Analyst Forecasts and the Permanence of the Tax Change Component of Earnings
Posted: 3 Mar 2014
Date Written: March 3, 2014
Despite the central importance of equity analysts as information intermediaries in capital markets, prior studies provide only limited evidence on how analysts use tax information reported in financial statements. To seek a deeper understanding of the mechanisms that underlie analysts’ use of tax information in GAAP financial statements, we investigate the association between sell-side equity analysts’ forecasts and the change in earnings attributable to a change in ETRs (i.e., the tax change component of earnings). We provide evidence that the persistence of the tax change component of earnings embedded in analysts’ forecasts is systematically lower than that implied by our model’s time-series properties. Recent research shows that the persistence of the tax change component of earnings is a complex combination of both the persistence of pretax earnings and the persistence of the ETR. We provide evidence that the analysts’ underestimation of the tax change component of earnings is primarily attributable to analysts’ failure to impound the full implications of the difference between permanent and transitory ETR changes. The results also provide strong evidence that analysts’ underreaction to the tax change component of earnings is significantly attenuated when managers voluntarily provide earnings forecasts.

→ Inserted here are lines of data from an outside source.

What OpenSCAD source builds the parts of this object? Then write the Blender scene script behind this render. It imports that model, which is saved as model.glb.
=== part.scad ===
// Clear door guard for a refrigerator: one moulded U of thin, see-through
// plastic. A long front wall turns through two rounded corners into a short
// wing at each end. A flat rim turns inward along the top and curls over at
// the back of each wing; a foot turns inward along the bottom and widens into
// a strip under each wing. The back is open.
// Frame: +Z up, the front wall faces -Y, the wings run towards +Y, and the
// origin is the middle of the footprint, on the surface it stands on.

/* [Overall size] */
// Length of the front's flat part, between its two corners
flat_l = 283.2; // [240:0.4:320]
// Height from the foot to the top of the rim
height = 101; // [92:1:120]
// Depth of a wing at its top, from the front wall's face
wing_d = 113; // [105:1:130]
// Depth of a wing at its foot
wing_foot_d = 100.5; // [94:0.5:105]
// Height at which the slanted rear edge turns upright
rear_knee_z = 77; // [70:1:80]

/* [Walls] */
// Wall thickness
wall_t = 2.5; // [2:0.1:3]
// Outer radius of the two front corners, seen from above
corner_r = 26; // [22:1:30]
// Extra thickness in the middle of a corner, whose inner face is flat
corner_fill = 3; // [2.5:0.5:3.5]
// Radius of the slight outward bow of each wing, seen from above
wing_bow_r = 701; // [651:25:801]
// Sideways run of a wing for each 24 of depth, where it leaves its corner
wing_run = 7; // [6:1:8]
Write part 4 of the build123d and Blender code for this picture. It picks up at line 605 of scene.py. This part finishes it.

Further, analysts’ incorporation of tax information into earnings forecasts becomes less biased after Regulation FD. This research answers the call from Graham, Raedy, and Shackelford (2012) for more research into the underlying fundamentals of tax-based information prepared in accordance with GAAP, and the extent to which various financial statement users, including sophisticated market participants such as equity analysts, use tax-based information.